Whenever we as individuals or as a church set out to put on a mask, set up an image of ourselves that really isn’t true, we are headed for big trouble.  I saw  a lady yesterday in the big city that was in just such a trap.  She wasn’t unattractive, but she had gone to extravagant lengths to look 20 years younger. Elaborate makeup, painstaking hairstyle, carefully selected younger-generation wardrobe, and hanging on the arm of a man at least 20 years her junior.  Why did I notice?  Because I could see it in her look.  She was trying sooooo hard to find self-worth in all of these things, and I knew it wasn’t going to work.  By watching how the man behaved toward her, I would not be at all surprised if she has gotten herself tied up with an abuser.  Oh, what a charmer he was!  Before he is done with her, I wonder how much of her money and her life he will have taken?  Images are dangerous.  They lead us into serious error.  They are a lie in picture form.
As pastors, as churches, we often construct images — names for ourselves — reputations.  But they are not consistent with who we really are.  And when something happens that is not consistent with the image we crave — like the appearance of sin in the church — well, we launch into a defense and damage-control mode.  And NOTHING good is going to come out of that.  Nothing!
So, for example, when a woman who is being abused by her husband comes to her pastor or to one of us for help and relates to us what is happening, I can tell you what the dynamic is that so easily and readily kicks into gear.  Image protection.  Damage control.  “Oh, no! This kind of thing can’t happen here! We have to fix this.  You can’t divorce.  It makes us….er, Christ, look bad!  No, you must be exaggerating.  Let’s sit down and talk this out.”
And so they talk, perhaps.  But nothing changes.  Except maybe for the worse. So the wife says she is leaving.  “No!  God hates divorce!  You can’t.  This is your calling, to persevere and suffer for the glory of God.”  But what is really going on, so often?  We don’t want our own spotless image soiled with word getting around that such a thing happened in our church.  That our people are somehow less than perfect and might even be capable of …. sin!”
And what then happens to the victim?  She is the whistleblower.  Have you ever read the story of a whistleblower?  Someone who exposes corruption in government or some big business or a giant religious organization?  What generally happens to whistleblowers?  They are slandered, they are fired (ex-communicated), and sometimes they are even killed.  The Lord Jesus Christ was the greatest whistleblower of all!  He exposed sin and corruption – and they killed Him for it.  Governments have some laws in place to protect whistleblowers.  Churches do not.  Abuse victims become a threat to the image.

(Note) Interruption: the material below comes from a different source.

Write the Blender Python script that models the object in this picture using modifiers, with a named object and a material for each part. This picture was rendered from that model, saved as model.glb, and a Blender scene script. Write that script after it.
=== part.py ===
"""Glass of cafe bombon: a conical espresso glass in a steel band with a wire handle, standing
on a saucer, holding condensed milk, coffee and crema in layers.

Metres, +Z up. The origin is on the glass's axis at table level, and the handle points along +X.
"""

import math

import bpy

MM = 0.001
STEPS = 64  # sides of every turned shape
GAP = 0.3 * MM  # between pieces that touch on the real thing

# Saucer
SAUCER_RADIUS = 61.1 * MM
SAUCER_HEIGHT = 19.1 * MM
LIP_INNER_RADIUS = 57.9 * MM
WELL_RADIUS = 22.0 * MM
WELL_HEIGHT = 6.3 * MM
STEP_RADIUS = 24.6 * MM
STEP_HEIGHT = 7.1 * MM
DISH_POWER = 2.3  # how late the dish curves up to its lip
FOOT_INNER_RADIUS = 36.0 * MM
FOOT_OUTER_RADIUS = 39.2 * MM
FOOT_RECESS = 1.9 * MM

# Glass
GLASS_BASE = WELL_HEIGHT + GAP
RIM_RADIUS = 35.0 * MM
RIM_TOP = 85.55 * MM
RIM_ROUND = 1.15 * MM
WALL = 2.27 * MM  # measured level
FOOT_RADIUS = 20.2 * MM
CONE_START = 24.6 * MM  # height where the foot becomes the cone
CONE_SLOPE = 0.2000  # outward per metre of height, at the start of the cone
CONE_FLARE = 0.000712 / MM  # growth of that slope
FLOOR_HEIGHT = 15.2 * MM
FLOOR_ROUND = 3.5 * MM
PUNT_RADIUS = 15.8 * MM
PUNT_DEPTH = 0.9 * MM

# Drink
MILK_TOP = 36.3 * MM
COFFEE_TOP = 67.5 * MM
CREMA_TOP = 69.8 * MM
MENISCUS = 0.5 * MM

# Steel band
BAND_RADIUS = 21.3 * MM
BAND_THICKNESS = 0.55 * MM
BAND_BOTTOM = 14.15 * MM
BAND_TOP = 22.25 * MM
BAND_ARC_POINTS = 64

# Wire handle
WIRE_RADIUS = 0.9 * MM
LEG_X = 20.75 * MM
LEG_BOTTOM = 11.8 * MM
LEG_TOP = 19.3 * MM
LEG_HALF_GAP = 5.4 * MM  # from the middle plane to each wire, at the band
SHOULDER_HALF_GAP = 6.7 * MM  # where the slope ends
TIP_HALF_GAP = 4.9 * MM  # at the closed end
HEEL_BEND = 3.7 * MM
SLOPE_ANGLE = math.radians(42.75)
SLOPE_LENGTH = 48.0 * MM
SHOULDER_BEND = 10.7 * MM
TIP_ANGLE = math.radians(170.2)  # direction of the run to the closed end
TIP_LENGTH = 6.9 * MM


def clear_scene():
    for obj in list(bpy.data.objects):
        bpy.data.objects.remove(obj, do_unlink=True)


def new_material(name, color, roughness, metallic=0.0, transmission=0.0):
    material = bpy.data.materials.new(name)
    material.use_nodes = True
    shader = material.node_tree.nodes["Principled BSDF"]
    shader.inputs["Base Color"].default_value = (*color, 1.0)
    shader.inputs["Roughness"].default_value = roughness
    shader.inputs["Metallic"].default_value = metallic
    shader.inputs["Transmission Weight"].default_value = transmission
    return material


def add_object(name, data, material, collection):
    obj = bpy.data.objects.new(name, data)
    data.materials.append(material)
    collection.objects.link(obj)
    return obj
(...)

And all too often, their churches respond to them with efforts that, frankly, are designed for nothing else than to make them shut up about it.

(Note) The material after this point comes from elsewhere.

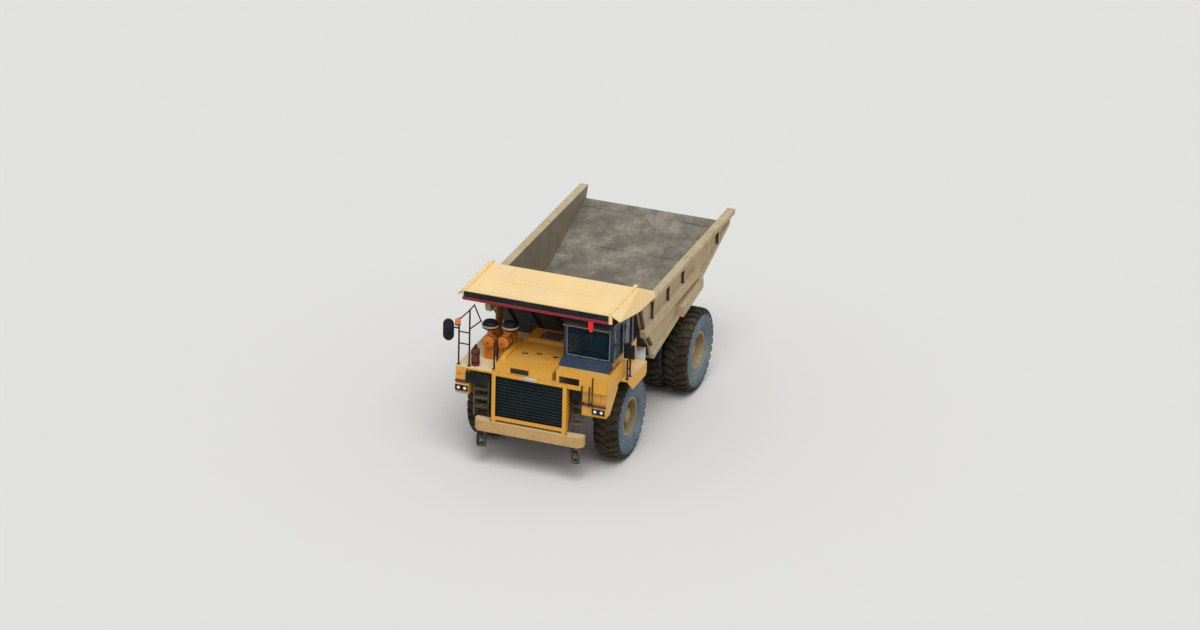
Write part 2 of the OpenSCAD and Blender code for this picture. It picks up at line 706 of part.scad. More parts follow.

This sounds so harsh, doesn’t it?  I can hear voices out there saying “You are so negative!  This is way too judgmental.”  Honestly, I wish that is all there was to it because then I could just repent of saying these things and come to my senses and realize that none of this is happening after all.  But it is.  Witness after witness after witness has come forward and told the story of what happened to them at the hands of their churches when they blew the whistle on their abuser.  Shut up, admit you are wrong, or get out.
Why?  Do we actually believe that our churches are incapable of having hidden sin operating within and among them?  Do we think that no wolf in wool could possibly ever be found in our pews?  Are we so naive that we refuse to admit that there could well be a marriage in our church that is not at all what it appears to be?  Or that a member of our church is in fact a hypocrite who is merely putting on a saintly facade while at home he is the devil incarnate? Does our Lord tell us anything different in His Word?  Has He not given us repeated instructions and warnings about this very kind of thing, and even told us how to handle it?  Does He not, in fact, bless us when we expose these things and deal with them as He has told us to?  Where in the world in Scripture do we ever find that the body of Christ has to keep up an image of perfection?
I can remember a number of years ago talking to the leaders of a church of some 300 people.  The pastor had hit the road with the church secretary, both of them abandoning their spouses.  Immediately not only the church leaders, but especially the denominational representative charged into a campaign of image maintenance and public relations damage control.  I remember asking them if they had handled this sin biblically.   The absconding couple were in no way repentant.  So how were they handled?  They were informed that they were terminated from employment and given the suggestion that they seek counseling.   Then, all of the efforts of the church leadership and denomination from that point on were aimed at getting any tarnish off the image.   I asked the denominational representative if the church intended to obey Christ’s instruction and follow the church discipline process — not only for the good of the church, but for that of the pastor and secretary as well.  He accused me of being too quick to run to judgment.  Well, guess what?  They never did implement church discipline.  As a church, they never acknowledged that just perhaps their own pride had played a part in this whole sorry mess.  They just wanted to get back to “normal.”   But normal there had never been good.  It still isn’t to this day.  The image reigns.
And it reigns in many if not most of our churches today.  Wherever there is an image, there is idolatry.  And where idolatry prevails, Jesus is not present.